- What is asked:
Copy, from the entries below, each line in which the string "that" appears.

- Source material:

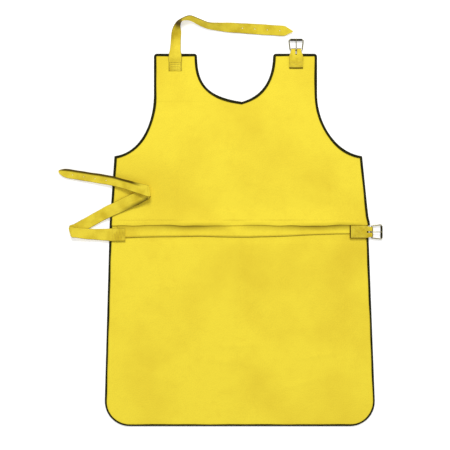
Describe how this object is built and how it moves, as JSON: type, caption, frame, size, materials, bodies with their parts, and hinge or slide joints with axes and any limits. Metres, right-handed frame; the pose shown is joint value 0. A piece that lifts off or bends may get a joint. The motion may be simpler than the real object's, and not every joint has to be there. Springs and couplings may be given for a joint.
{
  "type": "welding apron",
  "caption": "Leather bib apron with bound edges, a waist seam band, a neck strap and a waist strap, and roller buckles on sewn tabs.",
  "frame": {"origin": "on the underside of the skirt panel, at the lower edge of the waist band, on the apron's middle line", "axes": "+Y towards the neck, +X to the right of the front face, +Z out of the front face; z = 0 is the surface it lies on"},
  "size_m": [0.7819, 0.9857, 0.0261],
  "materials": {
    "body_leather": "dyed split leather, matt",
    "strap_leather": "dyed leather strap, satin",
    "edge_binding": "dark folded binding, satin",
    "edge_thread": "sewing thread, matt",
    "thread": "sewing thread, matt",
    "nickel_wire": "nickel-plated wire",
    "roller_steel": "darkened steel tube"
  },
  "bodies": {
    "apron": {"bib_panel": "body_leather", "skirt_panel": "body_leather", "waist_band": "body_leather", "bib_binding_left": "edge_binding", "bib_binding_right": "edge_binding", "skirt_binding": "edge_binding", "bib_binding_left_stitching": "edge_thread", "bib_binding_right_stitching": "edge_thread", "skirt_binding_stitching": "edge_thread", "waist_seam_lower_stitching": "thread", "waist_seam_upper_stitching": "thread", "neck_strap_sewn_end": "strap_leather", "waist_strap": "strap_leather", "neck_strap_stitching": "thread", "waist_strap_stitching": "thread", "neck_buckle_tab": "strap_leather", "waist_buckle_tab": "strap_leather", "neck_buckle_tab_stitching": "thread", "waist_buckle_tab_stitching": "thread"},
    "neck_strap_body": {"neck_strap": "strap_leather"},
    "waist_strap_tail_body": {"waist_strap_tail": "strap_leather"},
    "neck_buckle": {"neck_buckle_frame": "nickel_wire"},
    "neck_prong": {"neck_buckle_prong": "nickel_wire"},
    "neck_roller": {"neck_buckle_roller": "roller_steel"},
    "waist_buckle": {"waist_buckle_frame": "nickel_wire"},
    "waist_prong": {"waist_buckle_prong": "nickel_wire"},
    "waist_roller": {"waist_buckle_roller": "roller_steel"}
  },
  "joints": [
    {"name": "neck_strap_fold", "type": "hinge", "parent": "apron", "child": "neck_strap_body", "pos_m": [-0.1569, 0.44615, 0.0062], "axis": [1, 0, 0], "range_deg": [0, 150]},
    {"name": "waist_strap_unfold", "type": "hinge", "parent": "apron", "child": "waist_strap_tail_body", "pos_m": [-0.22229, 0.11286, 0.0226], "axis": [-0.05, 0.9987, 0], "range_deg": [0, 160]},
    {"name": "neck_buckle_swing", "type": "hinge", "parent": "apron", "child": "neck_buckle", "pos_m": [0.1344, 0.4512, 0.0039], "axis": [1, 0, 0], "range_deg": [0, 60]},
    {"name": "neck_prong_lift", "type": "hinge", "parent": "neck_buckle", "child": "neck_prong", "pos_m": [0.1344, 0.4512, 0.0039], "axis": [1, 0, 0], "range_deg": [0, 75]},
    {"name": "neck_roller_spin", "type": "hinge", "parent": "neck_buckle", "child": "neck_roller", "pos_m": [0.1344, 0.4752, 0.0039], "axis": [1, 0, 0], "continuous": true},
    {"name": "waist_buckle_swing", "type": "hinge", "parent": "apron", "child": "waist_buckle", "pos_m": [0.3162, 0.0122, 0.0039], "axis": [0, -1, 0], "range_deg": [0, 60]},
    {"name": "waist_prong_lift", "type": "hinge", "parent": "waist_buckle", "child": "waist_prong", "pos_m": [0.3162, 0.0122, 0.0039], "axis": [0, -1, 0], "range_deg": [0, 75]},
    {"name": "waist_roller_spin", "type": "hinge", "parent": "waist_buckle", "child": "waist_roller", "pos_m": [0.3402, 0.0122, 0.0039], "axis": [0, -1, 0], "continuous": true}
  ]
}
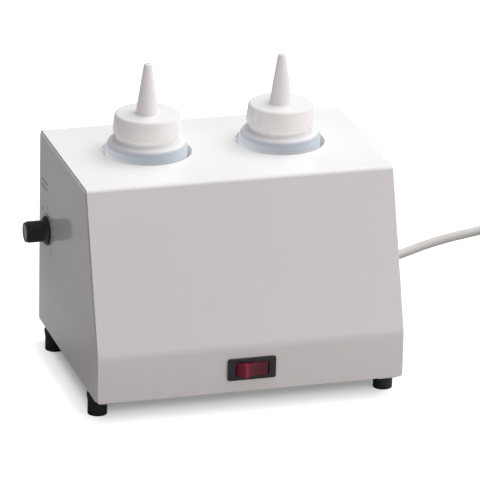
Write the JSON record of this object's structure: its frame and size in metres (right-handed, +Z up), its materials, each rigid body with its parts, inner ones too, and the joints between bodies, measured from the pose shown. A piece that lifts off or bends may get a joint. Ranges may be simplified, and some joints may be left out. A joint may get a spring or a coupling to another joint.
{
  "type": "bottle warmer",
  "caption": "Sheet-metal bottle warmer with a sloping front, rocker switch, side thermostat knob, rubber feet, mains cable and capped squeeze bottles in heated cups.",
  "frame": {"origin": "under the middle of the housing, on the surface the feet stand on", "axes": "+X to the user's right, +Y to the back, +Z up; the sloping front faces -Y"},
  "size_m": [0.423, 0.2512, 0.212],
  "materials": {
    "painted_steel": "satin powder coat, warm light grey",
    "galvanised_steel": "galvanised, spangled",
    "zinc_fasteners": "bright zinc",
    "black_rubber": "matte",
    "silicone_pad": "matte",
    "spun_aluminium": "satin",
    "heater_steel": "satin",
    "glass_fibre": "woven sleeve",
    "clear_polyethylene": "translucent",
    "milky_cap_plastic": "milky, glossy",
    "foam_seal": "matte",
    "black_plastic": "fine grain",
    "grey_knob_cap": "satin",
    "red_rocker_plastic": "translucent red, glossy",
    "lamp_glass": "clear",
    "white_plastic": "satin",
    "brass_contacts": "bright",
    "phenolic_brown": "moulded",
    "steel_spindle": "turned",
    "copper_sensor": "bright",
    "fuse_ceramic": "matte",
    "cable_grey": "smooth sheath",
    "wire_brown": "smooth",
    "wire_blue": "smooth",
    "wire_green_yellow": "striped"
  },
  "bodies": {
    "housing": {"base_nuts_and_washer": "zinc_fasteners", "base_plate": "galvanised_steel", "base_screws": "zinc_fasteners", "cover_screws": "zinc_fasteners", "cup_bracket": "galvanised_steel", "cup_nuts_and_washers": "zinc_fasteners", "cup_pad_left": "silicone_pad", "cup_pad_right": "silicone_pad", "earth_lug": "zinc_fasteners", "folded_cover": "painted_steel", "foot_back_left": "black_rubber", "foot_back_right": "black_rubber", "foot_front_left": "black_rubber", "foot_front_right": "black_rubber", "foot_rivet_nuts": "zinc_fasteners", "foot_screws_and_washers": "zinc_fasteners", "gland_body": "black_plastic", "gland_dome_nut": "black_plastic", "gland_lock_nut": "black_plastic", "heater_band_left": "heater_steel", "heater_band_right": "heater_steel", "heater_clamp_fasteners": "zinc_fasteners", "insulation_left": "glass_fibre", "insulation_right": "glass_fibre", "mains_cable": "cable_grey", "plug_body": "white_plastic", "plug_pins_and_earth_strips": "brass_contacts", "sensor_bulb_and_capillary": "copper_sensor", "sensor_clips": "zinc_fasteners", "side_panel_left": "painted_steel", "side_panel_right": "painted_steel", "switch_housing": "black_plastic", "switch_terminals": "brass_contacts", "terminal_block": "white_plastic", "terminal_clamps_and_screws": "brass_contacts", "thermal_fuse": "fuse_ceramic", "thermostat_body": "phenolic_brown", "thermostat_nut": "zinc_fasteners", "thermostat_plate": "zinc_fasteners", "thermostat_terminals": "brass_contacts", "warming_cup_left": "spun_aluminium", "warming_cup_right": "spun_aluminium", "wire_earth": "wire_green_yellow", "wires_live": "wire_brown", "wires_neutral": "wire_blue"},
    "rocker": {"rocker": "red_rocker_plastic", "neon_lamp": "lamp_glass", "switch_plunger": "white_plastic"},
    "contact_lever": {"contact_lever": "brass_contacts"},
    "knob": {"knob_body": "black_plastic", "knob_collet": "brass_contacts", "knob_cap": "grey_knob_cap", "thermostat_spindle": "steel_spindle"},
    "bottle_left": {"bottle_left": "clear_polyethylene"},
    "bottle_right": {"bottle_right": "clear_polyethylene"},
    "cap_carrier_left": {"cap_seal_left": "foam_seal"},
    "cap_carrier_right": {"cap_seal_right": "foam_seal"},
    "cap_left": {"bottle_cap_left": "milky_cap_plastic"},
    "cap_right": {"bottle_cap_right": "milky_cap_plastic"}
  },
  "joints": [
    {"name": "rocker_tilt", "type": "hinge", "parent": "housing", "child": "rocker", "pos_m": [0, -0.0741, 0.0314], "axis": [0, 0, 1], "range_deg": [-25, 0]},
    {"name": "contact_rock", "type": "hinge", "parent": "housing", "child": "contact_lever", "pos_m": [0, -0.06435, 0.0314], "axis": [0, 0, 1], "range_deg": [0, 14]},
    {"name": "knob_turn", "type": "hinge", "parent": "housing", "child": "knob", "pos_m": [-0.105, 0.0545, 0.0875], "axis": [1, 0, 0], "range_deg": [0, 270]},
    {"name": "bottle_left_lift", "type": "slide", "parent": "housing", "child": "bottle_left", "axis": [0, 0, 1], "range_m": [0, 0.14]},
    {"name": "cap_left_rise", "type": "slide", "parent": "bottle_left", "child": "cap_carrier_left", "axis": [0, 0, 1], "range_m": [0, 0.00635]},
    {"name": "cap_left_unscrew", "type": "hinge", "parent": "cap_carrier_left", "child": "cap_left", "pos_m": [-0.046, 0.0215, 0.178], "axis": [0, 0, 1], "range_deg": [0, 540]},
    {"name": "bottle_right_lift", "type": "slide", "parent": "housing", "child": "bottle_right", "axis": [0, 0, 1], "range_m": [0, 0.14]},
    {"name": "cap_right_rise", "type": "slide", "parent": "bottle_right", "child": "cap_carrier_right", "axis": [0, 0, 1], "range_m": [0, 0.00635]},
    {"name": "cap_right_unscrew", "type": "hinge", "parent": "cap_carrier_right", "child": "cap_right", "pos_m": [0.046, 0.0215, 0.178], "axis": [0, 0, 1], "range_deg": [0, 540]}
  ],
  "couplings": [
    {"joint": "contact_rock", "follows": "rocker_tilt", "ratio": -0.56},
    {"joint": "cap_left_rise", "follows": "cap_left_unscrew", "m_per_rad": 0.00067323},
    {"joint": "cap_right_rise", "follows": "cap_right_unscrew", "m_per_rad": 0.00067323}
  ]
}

- Solution to this problem:
Describe how this object is built and how it moves, as JSON: type, caption, frame, size, materials, bodies with their parts, and hinge or slide joints with axes and any limits. Metres, right-handed frame; the pose shown is joint value 0. A piece that lifts off or bends may get a joint. The motion may be simpler than the real object's, and not every joint has to be there. Springs and couplings may be given for a joint.
Write the JSON record of this object's structure: its frame and size in metres (right-handed, +Z up), its materials, each rigid body with its parts, inner ones too, and the joints between bodies, measured from the pose shown. A piece that lifts off or bends may get a joint. Ranges may be simplified, and some joints may be left out. A joint may get a spring or a coupling to another joint.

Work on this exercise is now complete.